## Exercise aim:
Please repeat all of the listing exactly.

BEGIN Raw data

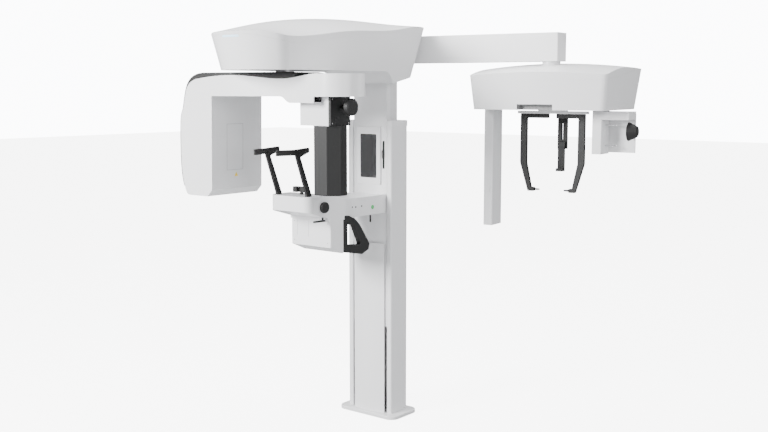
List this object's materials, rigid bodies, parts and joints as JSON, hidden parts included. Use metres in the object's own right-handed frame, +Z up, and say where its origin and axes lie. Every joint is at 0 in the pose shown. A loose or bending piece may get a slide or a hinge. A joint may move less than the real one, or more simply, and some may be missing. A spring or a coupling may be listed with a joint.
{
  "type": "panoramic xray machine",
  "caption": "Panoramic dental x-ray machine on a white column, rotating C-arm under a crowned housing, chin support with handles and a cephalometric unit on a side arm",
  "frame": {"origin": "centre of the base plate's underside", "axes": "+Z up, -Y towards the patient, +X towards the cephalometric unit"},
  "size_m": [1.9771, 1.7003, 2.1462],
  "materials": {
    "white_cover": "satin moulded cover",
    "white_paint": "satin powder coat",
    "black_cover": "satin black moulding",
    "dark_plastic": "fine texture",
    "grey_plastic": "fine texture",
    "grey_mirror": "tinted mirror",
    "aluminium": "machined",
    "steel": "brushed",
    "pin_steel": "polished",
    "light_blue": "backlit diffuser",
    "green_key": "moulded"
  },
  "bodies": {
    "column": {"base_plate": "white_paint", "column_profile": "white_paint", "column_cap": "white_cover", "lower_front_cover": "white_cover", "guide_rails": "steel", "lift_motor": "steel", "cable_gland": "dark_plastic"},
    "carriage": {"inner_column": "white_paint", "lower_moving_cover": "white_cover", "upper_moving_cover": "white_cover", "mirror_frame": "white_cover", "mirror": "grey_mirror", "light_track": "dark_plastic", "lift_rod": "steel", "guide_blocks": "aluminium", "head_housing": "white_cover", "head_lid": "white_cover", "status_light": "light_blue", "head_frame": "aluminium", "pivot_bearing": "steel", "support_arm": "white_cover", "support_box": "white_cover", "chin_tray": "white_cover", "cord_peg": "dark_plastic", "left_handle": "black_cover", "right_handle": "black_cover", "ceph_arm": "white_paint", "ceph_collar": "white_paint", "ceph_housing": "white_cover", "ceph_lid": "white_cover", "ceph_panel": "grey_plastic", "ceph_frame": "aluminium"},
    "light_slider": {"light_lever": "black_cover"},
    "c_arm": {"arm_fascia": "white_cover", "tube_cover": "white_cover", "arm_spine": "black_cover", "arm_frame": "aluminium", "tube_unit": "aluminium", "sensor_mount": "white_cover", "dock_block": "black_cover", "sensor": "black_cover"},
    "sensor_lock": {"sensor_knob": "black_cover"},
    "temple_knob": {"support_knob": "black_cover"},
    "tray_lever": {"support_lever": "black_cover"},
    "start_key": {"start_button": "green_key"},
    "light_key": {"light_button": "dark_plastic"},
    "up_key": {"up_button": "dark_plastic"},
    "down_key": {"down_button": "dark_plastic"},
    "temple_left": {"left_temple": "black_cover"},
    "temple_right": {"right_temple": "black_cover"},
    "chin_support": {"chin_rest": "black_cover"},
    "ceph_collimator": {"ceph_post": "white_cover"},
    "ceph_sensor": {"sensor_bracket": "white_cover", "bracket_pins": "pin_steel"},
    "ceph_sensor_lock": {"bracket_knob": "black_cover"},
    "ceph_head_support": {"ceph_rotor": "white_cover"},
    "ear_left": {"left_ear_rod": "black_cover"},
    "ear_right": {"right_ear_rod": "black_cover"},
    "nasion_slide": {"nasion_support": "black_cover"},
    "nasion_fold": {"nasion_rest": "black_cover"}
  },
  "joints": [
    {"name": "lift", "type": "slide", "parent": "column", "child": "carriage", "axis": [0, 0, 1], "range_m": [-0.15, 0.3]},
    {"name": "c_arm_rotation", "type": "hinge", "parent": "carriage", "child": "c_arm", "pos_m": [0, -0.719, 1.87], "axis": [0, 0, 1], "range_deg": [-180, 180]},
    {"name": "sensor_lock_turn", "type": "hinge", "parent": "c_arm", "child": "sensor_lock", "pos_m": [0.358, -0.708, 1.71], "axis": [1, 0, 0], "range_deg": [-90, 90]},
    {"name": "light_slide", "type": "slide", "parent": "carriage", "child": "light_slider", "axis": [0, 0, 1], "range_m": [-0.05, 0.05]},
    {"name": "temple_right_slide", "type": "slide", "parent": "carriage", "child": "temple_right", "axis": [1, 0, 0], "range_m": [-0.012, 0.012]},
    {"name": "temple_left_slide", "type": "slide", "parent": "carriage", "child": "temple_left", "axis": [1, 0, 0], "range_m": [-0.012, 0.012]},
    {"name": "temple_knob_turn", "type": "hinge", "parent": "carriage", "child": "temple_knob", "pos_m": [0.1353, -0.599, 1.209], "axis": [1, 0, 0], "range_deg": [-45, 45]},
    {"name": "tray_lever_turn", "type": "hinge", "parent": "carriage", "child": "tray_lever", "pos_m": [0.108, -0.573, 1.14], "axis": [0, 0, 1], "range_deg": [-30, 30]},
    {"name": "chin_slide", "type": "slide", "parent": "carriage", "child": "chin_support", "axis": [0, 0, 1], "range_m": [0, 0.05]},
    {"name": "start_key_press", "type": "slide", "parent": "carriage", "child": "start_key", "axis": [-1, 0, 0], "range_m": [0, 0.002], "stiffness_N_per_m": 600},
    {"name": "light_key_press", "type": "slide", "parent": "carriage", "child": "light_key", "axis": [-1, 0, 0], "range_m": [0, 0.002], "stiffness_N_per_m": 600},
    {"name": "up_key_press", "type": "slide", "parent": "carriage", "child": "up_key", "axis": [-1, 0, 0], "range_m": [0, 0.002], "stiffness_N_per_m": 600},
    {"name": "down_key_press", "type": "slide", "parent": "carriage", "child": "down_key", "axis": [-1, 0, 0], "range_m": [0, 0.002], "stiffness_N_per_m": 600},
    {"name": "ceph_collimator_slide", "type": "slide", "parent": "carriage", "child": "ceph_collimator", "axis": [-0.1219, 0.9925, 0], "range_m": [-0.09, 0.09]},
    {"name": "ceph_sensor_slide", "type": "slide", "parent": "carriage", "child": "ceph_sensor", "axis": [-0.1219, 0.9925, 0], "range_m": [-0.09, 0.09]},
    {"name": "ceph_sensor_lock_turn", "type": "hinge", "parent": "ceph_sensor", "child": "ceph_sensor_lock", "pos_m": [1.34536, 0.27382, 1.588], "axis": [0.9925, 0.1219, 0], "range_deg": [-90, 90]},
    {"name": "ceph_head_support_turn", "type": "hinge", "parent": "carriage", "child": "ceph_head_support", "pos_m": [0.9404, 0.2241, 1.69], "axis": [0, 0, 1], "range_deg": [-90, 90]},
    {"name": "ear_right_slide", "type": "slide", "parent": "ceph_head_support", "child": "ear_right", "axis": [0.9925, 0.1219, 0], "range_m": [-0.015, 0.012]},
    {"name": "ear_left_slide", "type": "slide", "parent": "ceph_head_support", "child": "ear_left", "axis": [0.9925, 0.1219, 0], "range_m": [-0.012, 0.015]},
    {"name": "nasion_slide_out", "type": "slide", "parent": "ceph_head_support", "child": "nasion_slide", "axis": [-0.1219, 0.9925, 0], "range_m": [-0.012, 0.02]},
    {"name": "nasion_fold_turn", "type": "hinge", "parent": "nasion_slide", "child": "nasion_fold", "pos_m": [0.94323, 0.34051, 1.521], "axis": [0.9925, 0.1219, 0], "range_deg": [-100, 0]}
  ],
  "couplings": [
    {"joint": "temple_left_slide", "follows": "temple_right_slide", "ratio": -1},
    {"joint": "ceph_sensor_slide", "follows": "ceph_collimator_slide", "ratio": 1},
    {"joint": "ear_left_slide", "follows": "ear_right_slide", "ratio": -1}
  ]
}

END Raw data

## Answer to the exercise:
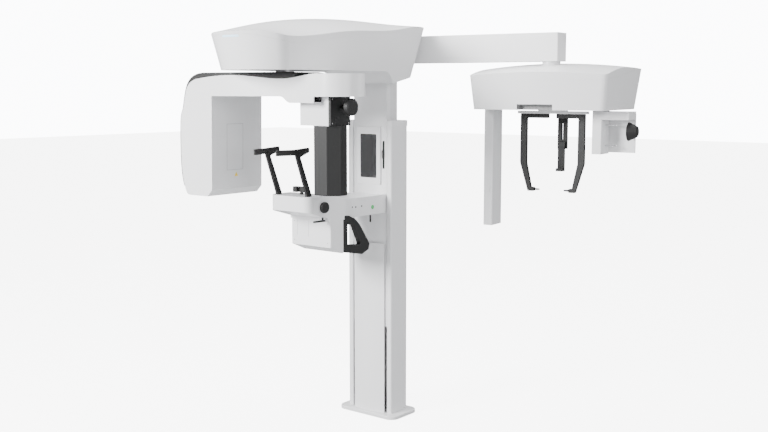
List this object's materials, rigid bodies, parts and joints as JSON, hidden parts included. Use metres in the object's own right-handed frame, +Z up, and say where its origin and axes lie. Every joint is at 0 in the pose shown. A loose or bending piece may get a slide or a hinge. A joint may move less than the real one, or more simply, and some may be missing. A spring or a coupling may be listed with a joint.
{
  "type": "panoramic xray machine",
  "caption": "Panoramic dental x-ray machine on a white column, rotating C-arm under a crowned housing, chin support with handles and a cephalometric unit on a side arm",
  "frame": {"origin": "centre of the base plate's underside", "axes": "+Z up, -Y towards the patient, +X towards the cephalometric unit"},
  "size_m": [1.9771, 1.7003, 2.1462],
  "materials": {
    "white_cover": "satin moulded cover",
    "white_paint": "satin powder coat",
    "black_cover": "satin black moulding",
    "dark_plastic": "fine texture",
    "grey_plastic": "fine texture",
    "grey_mirror": "tinted mirror",
    "aluminium": "machined",
    "steel": "brushed",
    "pin_steel": "polished",
    "light_blue": "backlit diffuser",
    "green_key": "moulded"
  },
  "bodies": {
    "column": {"base_plate": "white_paint", "column_profile": "white_paint", "column_cap": "white_cover", "lower_front_cover": "white_cover", "guide_rails": "steel", "lift_motor": "steel", "cable_gland": "dark_plastic"},
    "carriage": {"inner_column": "white_paint", "lower_moving_cover": "white_cover", "upper_moving_cover": "white_cover", "mirror_frame": "white_cover", "mirror": "grey_mirror", "light_track": "dark_plastic", "lift_rod": "steel", "guide_blocks": "aluminium", "head_housing": "white_cover", "head_lid": "white_cover", "status_light": "light_blue", "head_frame": "aluminium", "pivot_bearing": "steel", "support_arm": "white_cover", "support_box": "white_cover", "chin_tray": "white_cover", "cord_peg": "dark_plastic", "left_handle": "black_cover", "right_handle": "black_cover", "ceph_arm": "white_paint", "ceph_collar": "white_paint", "ceph_housing": "white_cover", "ceph_lid": "white_cover", "ceph_panel": "grey_plastic", "ceph_frame": "aluminium"},
    "light_slider": {"light_lever": "black_cover"},
    "c_arm": {"arm_fascia": "white_cover", "tube_cover": "white_cover", "arm_spine": "black_cover", "arm_frame": "aluminium", "tube_unit": "aluminium", "sensor_mount": "white_cover", "dock_block": "black_cover", "sensor": "black_cover"},
    "sensor_lock": {"sensor_knob": "black_cover"},
    "temple_knob": {"support_knob": "black_cover"},
    "tray_lever": {"support_lever": "black_cover"},
    "start_key": {"start_button": "green_key"},
    "light_key": {"light_button": "dark_plastic"},
    "up_key": {"up_button": "dark_plastic"},
    "down_key": {"down_button": "dark_plastic"},
    "temple_left": {"left_temple": "black_cover"},
    "temple_right": {"right_temple": "black_cover"},
    "chin_support": {"chin_rest": "black_cover"},
    "ceph_collimator": {"ceph_post": "white_cover"},
    "ceph_sensor": {"sensor_bracket": "white_cover", "bracket_pins": "pin_steel"},
    "ceph_sensor_lock": {"bracket_knob": "black_cover"},
    "ceph_head_support": {"ceph_rotor": "white_cover"},
    "ear_left": {"left_ear_rod": "black_cover"},
    "ear_right": {"right_ear_rod": "black_cover"},
    "nasion_slide": {"nasion_support": "black_cover"},
    "nasion_fold": {"nasion_rest": "black_cover"}
  },
  "joints": [
    {"name": "lift", "type": "slide", "parent": "column", "child": "carriage", "axis": [0, 0, 1], "range_m": [-0.15, 0.3]},
    {"name": "c_arm_rotation", "type": "hinge", "parent": "carriage", "child": "c_arm", "pos_m": [0, -0.719, 1.87], "axis": [0, 0, 1], "range_deg": [-180, 180]},
    {"name": "sensor_lock_turn", "type": "hinge", "parent": "c_arm", "child": "sensor_lock", "pos_m": [0.358, -0.708, 1.71], "axis": [1, 0, 0], "range_deg": [-90, 90]},
    {"name": "light_slide", "type": "slide", "parent": "carriage", "child": "light_slider", "axis": [0, 0, 1], "range_m": [-0.05, 0.05]},
    {"name": "temple_right_slide", "type": "slide", "parent": "carriage", "child": "temple_right", "axis": [1, 0, 0], "range_m": [-0.012, 0.012]},
    {"name": "temple_left_slide", "type": "slide", "parent": "carriage", "child": "temple_left", "axis": [1, 0, 0], "range_m": [-0.012, 0.012]},
    {"name": "temple_knob_turn", "type": "hinge", "parent": "carriage", "child": "temple_knob", "pos_m": [0.1353, -0.599, 1.209], "axis": [1, 0, 0], "range_deg": [-45, 45]},
    {"name": "tray_lever_turn", "type": "hinge", "parent": "carriage", "child": "tray_lever", "pos_m": [0.108, -0.573, 1.14], "axis": [0, 0, 1], "range_deg": [-30, 30]},
    {"name": "chin_slide", "type": "slide", "parent": "carriage", "child": "chin_support", "axis": [0, 0, 1], "range_m": [0, 0.05]},
    {"name": "start_key_press", "type": "slide", "parent": "carriage", "child": "start_key", "axis": [-1, 0, 0], "range_m": [0, 0.002], "stiffness_N_per_m": 600},
    {"name": "light_key_press", "type": "slide", "parent": "carriage", "child": "light_key", "axis": [-1, 0, 0], "range_m": [0, 0.002], "stiffness_N_per_m": 600},
    {"name": "up_key_press", "type": "slide", "parent": "carriage", "child": "up_key", "axis": [-1, 0, 0], "range_m": [0, 0.002], "stiffness_N_per_m": 600},
    {"name": "down_key_press", "type": "slide", "parent": "carriage", "child": "down_key", "axis": [-1, 0, 0], "range_m": [0, 0.002], "stiffness_N_per_m": 600},
    {"name": "ceph_collimator_slide", "type": "slide", "parent": "carriage", "child": "ceph_collimator", "axis": [-0.1219, 0.9925, 0], "range_m": [-0.09, 0.09]},
    {"name": "ceph_sensor_slide", "type": "slide", "parent": "carriage", "child": "ceph_sensor", "axis": [-0.1219, 0.9925, 0], "range_m": [-0.09, 0.09]},
    {"name": "ceph_sensor_lock_turn", "type": "hinge", "parent": "ceph_sensor", "child": "ceph_sensor_lock", "pos_m": [1.34536, 0.27382, 1.588], "axis": [0.9925, 0.1219, 0], "range_deg": [-90, 90]},
    {"name": "ceph_head_support_turn", "type": "hinge", "parent": "carriage", "child": "ceph_head_support", "pos_m": [0.9404, 0.2241, 1.69], "axis": [0, 0, 1], "range_deg": [-90, 90]},
    {"name": "ear_right_slide", "type": "slide", "parent": "ceph_head_support", "child": "ear_right", "axis": [0.9925, 0.1219, 0], "range_m": [-0.015, 0.012]},
    {"name": "ear_left_slide", "type": "slide", "parent": "ceph_head_support", "child": "ear_left", "axis": [0.9925, 0.1219, 0], "range_m": [-0.012, 0.015]},
    {"name": "nasion_slide_out", "type": "slide", "parent": "ceph_head_support", "child": "nasion_slide", "axis": [-0.1219, 0.9925, 0], "range_m": [-0.012, 0.02]},
    {"name": "nasion_fold_turn", "type": "hinge", "parent": "nasion_slide", "child": "nasion_fold", "pos_m": [0.94323, 0.34051, 1.521], "axis": [0.9925, 0.1219, 0], "range_deg": [-100, 0]}
  ],
  "couplings": [
    {"joint": "temple_left_slide", "follows": "temple_right_slide", "ratio": -1},
    {"joint": "ceph_sensor_slide", "follows": "ceph_collimator_slide", "ratio": 1},
    {"joint": "ear_left_slide", "follows": "ear_right_slide", "ratio": -1}
  ]
}